I find 't Hoofts' proposal much more acceptable.
 
  • #198
ueit said:
You have to understand that in a CA there are no free parameters. Everything is related to everything else. The fact that Alice "decides" to make a "meta-choice" is quite irrelevant. Her state was already related to that baseball game and to the Bob's juggler, and to whatever you may think of. It might look somehow unintuitive, but this feature is shared with very respectable physical theories, like general relativity or classical electrodynamics.

I understand that, but as I said, Alice's choice, while not free, could involve essentially the rest of the universe (or at least everything in the backward light cone of her decision event). So for a cellular automaton to take advantage of this determinism, it would have to take into account everything else in the universe. As Dr. Chinese said, it would be necessary for every particle in the universe to have in essence a "script" for what everything else in the universe was going to do. That's not impossible, but it's not a very attractive model, it seems to me.
 
  • #199
ueit said:
In fact, cellular automatons are used exactly for that: simulations of various field theories. From the point of view of Bell's theorem, more specifically, from the point of view of the "freedom" assumption, the CA proposal is in the same class with all local field theories.

From the point of view of their mathematical formulation all these theories are as superdeterministic and conspiratorial as CA.

No, that's not true.
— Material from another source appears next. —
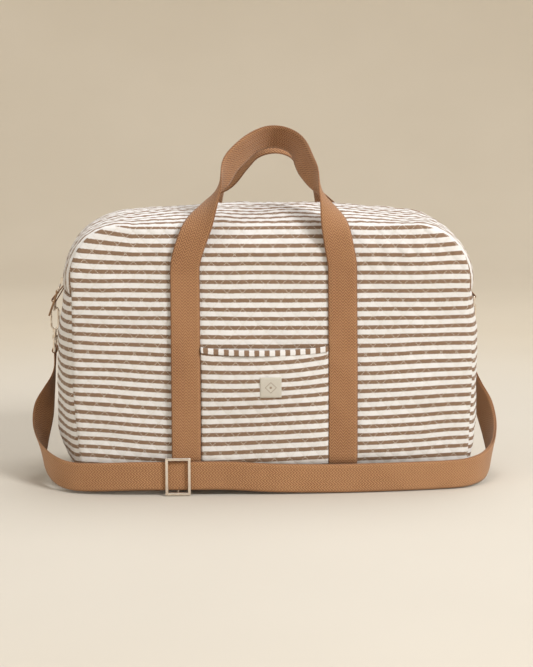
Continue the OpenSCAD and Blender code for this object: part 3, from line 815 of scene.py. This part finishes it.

The evolution of a classical field does not depend on knowing what's happening in distant regions of spacetime. Classical E&M is not superdeterministic. It's local and deterministic.
 
  • #200
stevendaryl said:
No, that's not true. The evolution of a classical field does not depend on knowing what's happening in distant regions of spacetime. Classical E&M is not superdeterministic. It's local and deterministic.

Just about any nonlocal theory can be turned into a local theory by invoking superdeterminism. So superdeterminism makes the distinction between local and nonlocal almost meaningless.